В те времена это, бесспорно, являлось противоречием в терминах. В Великобритании победу приветствовали, как отмщение просвещенных британцев бурскому мракобесию. Даже радикальное Фабианское общество приветствовало результат этой «совершенно несправедливой, но совершенно необходимой»[1338] войны, приняв «экстра-ультра-гипер-империалистический»[1339] манифест Бернарда Шоу. В нем объявлялось, что Британская империя является наибольшим приближением к мировому правительству, ей следует управлять отсталыми обществами в интересах прогресса.
Это была классическая идея, которая с подходящими вариациями имела (и до сих пор имеет) своих сторонников в США. Несмотря на широко распространенное сочувствие американцев к бурам, которое частично разделял Теодор Рузвельт (а полностью — его кузен Франклин), президент полностью верил в англо-саксонскую цивилизующую миссию и считал «пользой для человечества то, что на английском языке говорят к югу от Замбези»[1340].
Рузвельт считал буров такими же средневековыми, как и испанцев, в борьбе против которых Джон Булль оказал Дяде Сэму тепло оцененную моральную поддержку в 1898 г. Поэтому, учитывая американские деловые и стратегические интересы, он ответил взаимностью, даже тайно предоставив детективов из агентства Пинкертона, чтобы выяснить информацию о сотрудничестве ирландцев и буров.

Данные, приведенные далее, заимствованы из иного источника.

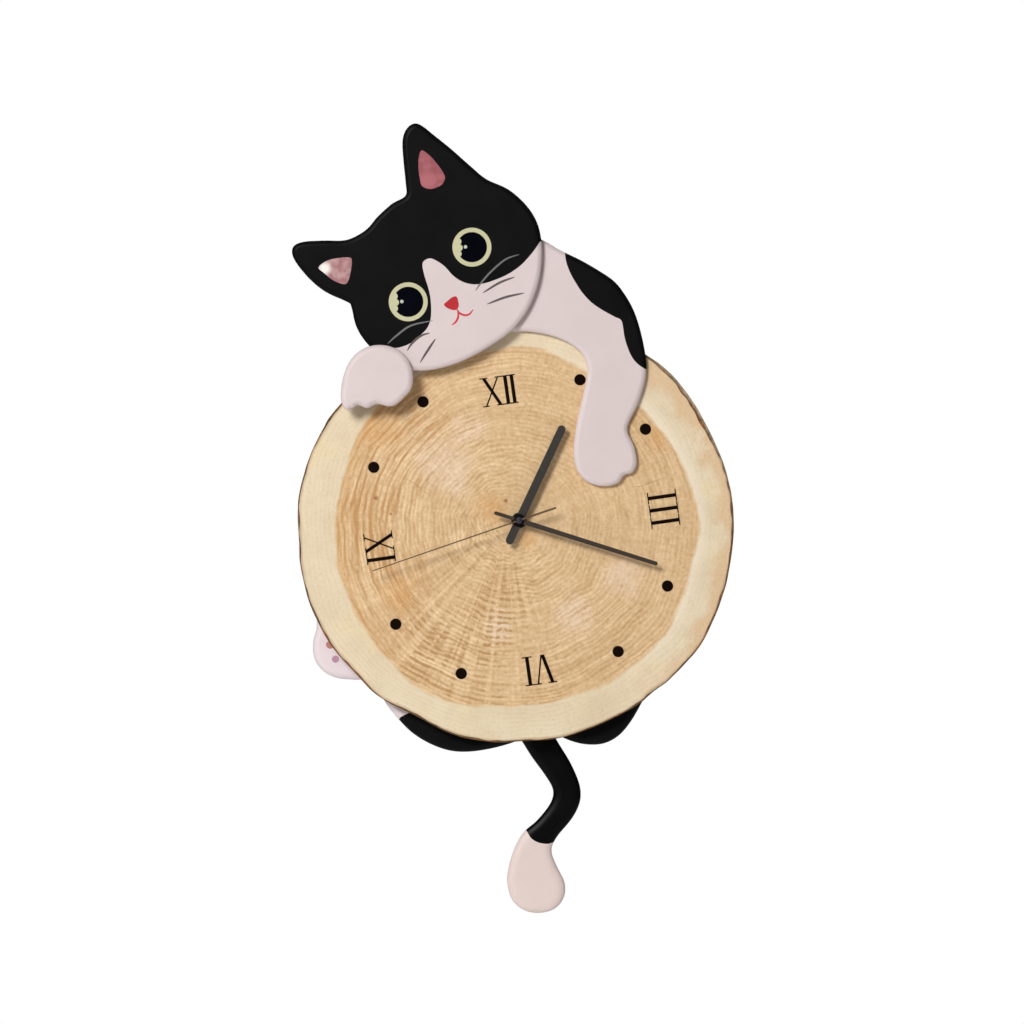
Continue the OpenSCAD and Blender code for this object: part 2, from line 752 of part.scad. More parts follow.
// Minute wheel, its cannon pinion and the pipe that carries the minute hand.
module minute_wheel() {
  color("ivory") stand() difference() {
    union() {
      wheel(64, minute_m, minute_level, third_dir + 180 / 64);
      board(minute_level + wheel_t, motion_level + wheel_t + 0.1) teeth(12, motion_m, motion_dir);
      bar(minute_pipe_r, minute_level, minute_z + hub_t);
    }
    bar(second_shaft_r + run, minute_level, minute_z + hub_t);
  }
}

// Motion wheel and its pinion, on the shaft of the setting knob.
module motion_wheel() {
  color("ivory") stand() {
    translate(motion_at) {
      wheel(36, motion_m, motion_level, motion_dir + 180 + 180 / 36);
      board(motion_level + wheel_t, hour_level + wheel_t + 0.2) teeth(10, hour_m, motion_dir + 180);
    }
    bar(second_shaft_r, middle_z, motion_boss_z + 0.9, motion_at);
    bar(knob_shaft_r, motion_shaft_z, middle_z + plate_t, motion_at);
  }
}

module setting_knob() {
  knob_r = 5;
  ribs = 24;
  rib_r = 0.4;
  knob_z0 = motion_shaft_z - 1.2;
  knob_z1 = 0.6;
  color("black") stand() difference() {
    union() {
      bar(knob_r - 0.3, knob_z0, knob_z1, motion_at);
      for (i = [0:ribs - 1])
        bar(rib_r, knob_z0 + 0.2, knob_z1 - 0.2, motion_at + along(knob_r - rib_r, 360 * i / ribs));
    }
    bar(knob_shaft_r, motion_shaft_z, knob_z1, motion_at);
  }
}

// Hour wheel and the pipe that carries the hour hand.
module hour_wheel() {
  color("ivory") stand() difference() {
    union() {
      wheel(40, hour_m, hour_level, motion_dir + 180 / 40);
      bar(hour_pipe_r, hour_level, hour_z + hub_t);
    }
    bar(minute_pipe_r + run, hour_level, hour_z + hub_t);
  }
}

// A flat hand that points up: length, width at the spindle and at the tip, and tail behind the spindle.
module blade(len, w0, w1, tail_len, tail_w) {
  hull() {
    translate([-w0 / 2, 0]) square([w0, 0.1]);
    translate([0, len - w1 / 2]) circle(r = w1 / 2, $fn = 32);
  }
  hull() {
    translate([-tail_w / 2, 0]) square([tail_w, 0.1]);
    translate([0, tail_w / 2 - tail_len]) circle(r = tail_w / 2, $fn = 32);
  }
}

module hour_hand() {
  color("dimgray") stand() rotate(-hour_at) difference() {
    union() {
      board(hour_z, hour_z + hand_t)
        blade(hour_len, hour_w, hour_w - 0.3, hour_tail, hour_w - 0.2);
      bar(hour_hub_r, hour_hub_z, hour_z + hub_t);
    }
    bar(hour_pipe_r, hour_hub_z, hour_z + hub_t);
  }
}

module minute_hand() {
  color("black") stand() rotate(-minute_at) difference() {
    union() {
      board(minute_z, minute_z + hand_t)
        blade(minute_len, minute_w, minute_tip_w, minute_tail, minute_tail_w);
      bar(minute_hub_r, minute_z, minute_z + hub_t);
    }
    bar(minute_pipe_r, minute_z, minute_z + hub_t);
  }
}

module second_hand() {
  color("black") stand() rotate(-second_at) difference() {
    union() {
      board(second_z, second_z + second_hand_t) blade(second_len, 1, 0.7, second_tail, 1.4);
      translate([0, 0, second_z]) rotate_extrude()
        polygon([[0, 0], [2.2, 0], [2.2, 0.8], [1.9, 1.3], [1.2, 1.7], [0, 1.9]]);
    }
    bar(second_shaft_r, second_z, second_z + second_hand_t);
  }
}

// Pendulum drive: a coil in the case and a magnet on the swinging lever.
module pendulum_coil() {
  color("peru") stand() bar(4.5, lever_z1 + drive_magnet_t + 0.9, inside_z1, [0, magnet_y - 0.6]);
}

module pivot_pin() {
  color("silver") stand() bar(pin_r, pin_z0, inside_z1, [0, pivot_y]);
}

module pendulum_lever() {
  color("ivory") stand() difference() {
    union() {
      board(lever_z0, lever_z1) {
        translate([0, pivot_y]) circle(r = lever_eye_r);
        translate([-lever_w / 2, eye_y - 1]) square([lever_w, pivot_y - eye_y + 1]);
        translate([0, eye_y - 1]) circle(r = lever_w / 2);
      }
      bar(peg_r, tail_z0 - rod_t - 0.8, lever_z0, [0, eye_y]);
      bar(2, tail_z0, lever_z0, [0, eye_y]);
    }
    bar(pin_r + run, lever_z0, lever_z1, [0, pivot_y]);
  }
}

module pendulum_magnet() {
  color("slategray") stand() bar(3.2, lever_z1, lever_z1 + drive_magnet_t, [0, magnet_y]);
}

// Flat steel rod that hangs on the lever's peg and is screwed to the back of the tail.
rod_w = 6;
tail_screw_at = [[0, -82], [0, -92]];
tail_screw_r = 1.2;
tail_screw_end = tail_z0 - rod_t + 5;

module pendulum_rod() {
  color("silver") stand() difference() {
    board(tail_z0 - rod_t, tail_z0) hull() for (y = [eye_y, rod_end_y])
      translate([0, y]) circle(r = rod_w / 2);
    bar(peg_r, tail_z0 - rod_t, tail_z0, [0, eye_y]);
    for (p = tail_screw_at) bar(tail_screw_r, tail_z0 - rod_t, tail_z0, p);
  }
}

module tail_screws() {
  color("silver") stand() for (p = tail_screw_at)
    screw(tail_screw_r, 2 * tail_screw_r, tail_z0 - rod_t, tail_screw_end, p);
}

// Tail: its root is hidden behind the slice and bends back under the pivot, so that it hangs in balance.
tail_edge = [[1, -150.5], [8.5, -162.3], [17.6, -174.8], [23, -185], [21, -194.5],
  [12, -206], [3, -214], [-3.5, -225], [-7.8, -239], [-8.6, -250], [-5.2, -261.3], [3.2, -268.4],
  [13.5, -270.3], [24.5, -267.2], [30.8, -258.7], [30.8, -248.5], [25.5, -237.5], [22, -227],
  [25.8, -217.5], [36, -205], [41.6, -193.5], [41.6, -182], [35.6, -167], [27.2, -153], [19, -139],
  [12, -126], [7, -110], [7, -96], [9.5, -82], [9, -70], [3, -64], [-7, -65.5], [-18, -72],
  [-32, -79.5], [-45.2, -90.3], [-51.8, -105], [-49.8, -121], [-39.5, -133], [-26, -134.5],
  [-14, -136], [-5, -142]];

module tail() {
  color("dimgray") stand() difference() {
    on_slice() rounded_board(curve(tail_edge, 3), tail_z0, tail_z1, edge_r, both = true);
    for (p = tail_screw_at) bar(tail_screw_r, tail_z0, tail_screw_end, p);
  }
}

wood_slice();
numeral_xii();
numeral_iii();
numeral_vi();
numeral_ix();
hour_dots();
shoulder_and_arm();
head();
left_paw();
paw_spacer();
body_and_hind_foot();
body_screws();
wall_bumpers();
hanger_plate();
hanger_rivets();
movement_case();
back_cover();
cover_screws();
gasket();
spindle_bush();
bush_nut();
middle_plate();
train_bridge();
bridge_screws();
battery();
positive_contact();
negative_contact();
circuit_board();
quartz_crystal();
motor_coil();
stator();
rotor();
intermediate_wheel();
second_wheel();
third_wheel();
minute_wheel();
motion_wheel();
setting_knob();
hour_wheel();
hour_hand();
minute_hand();
second_hand();
pendulum_coil();
pivot_pin();
pendulum_lever();
pendulum_magnet();
pendulum_rod();
tail_screws();
tail();
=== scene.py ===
"""Cat tail clock: a slice of tree with a painted cat over it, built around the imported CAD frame."""

import json
import math
import random

import bpy
import numpy as np
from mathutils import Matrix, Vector
from mathutils.geometry import delaunay_2d_cdt


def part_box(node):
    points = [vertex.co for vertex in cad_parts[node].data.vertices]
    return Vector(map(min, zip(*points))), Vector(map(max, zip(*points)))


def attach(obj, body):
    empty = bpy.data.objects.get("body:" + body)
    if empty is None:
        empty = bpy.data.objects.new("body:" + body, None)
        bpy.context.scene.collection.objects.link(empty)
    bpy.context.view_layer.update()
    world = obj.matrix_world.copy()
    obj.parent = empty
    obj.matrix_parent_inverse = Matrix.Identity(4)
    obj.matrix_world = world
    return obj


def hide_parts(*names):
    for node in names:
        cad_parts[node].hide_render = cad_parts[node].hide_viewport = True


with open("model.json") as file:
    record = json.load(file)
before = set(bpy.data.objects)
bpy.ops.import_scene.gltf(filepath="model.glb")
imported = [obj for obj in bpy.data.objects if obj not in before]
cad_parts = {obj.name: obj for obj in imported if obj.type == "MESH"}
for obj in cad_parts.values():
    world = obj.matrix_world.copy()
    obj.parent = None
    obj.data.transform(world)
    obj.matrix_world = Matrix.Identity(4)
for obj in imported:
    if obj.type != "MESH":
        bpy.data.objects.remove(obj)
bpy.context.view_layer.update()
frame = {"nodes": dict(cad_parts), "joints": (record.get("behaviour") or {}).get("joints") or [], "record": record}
scene = bpy.context.scene
MM = 0.001

# The boards are drawn in millimetres from the middle of the slice, X to the right and Z up.
SPINDLE_TO_MIDDLE = (0.5, -2.0)
spindle = next(j for j in frame["joints"] if j["name"] == "minute_turn")["pos_m"]
MIDDLE = np.array([spindle[0] / MM + SPINDLE_TO_MIDDLE[0], spindle[2] / MM + SPINDLE_TO_MIDDLE[1]])


# ---------------------------------------------------------------- flat geometry

SAME_LEVEL = 0.002      # corners this near a level, in millimetres, lie on it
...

Другие великие державы, хотя их население в подавляющем большинстве негодовало из-за того, что лев терзал шпрингбока (антилопу-прыгуна), сопротивлялись искушению вмешаться. Это было безоговорочное отдание должного силе Британии, которая действительно возросла — отчасти, благодаря дальнейшей имперской интеграции в вопросах обороны и торговли. Несмотря на худшие поражения в крупнейшей войне, которую вела страна после Ватерлоо, как объявила «Нэшнл ревью», «ни один иностранец не мог описать Британскую империю, как колосса на глиняных ногах»[1341].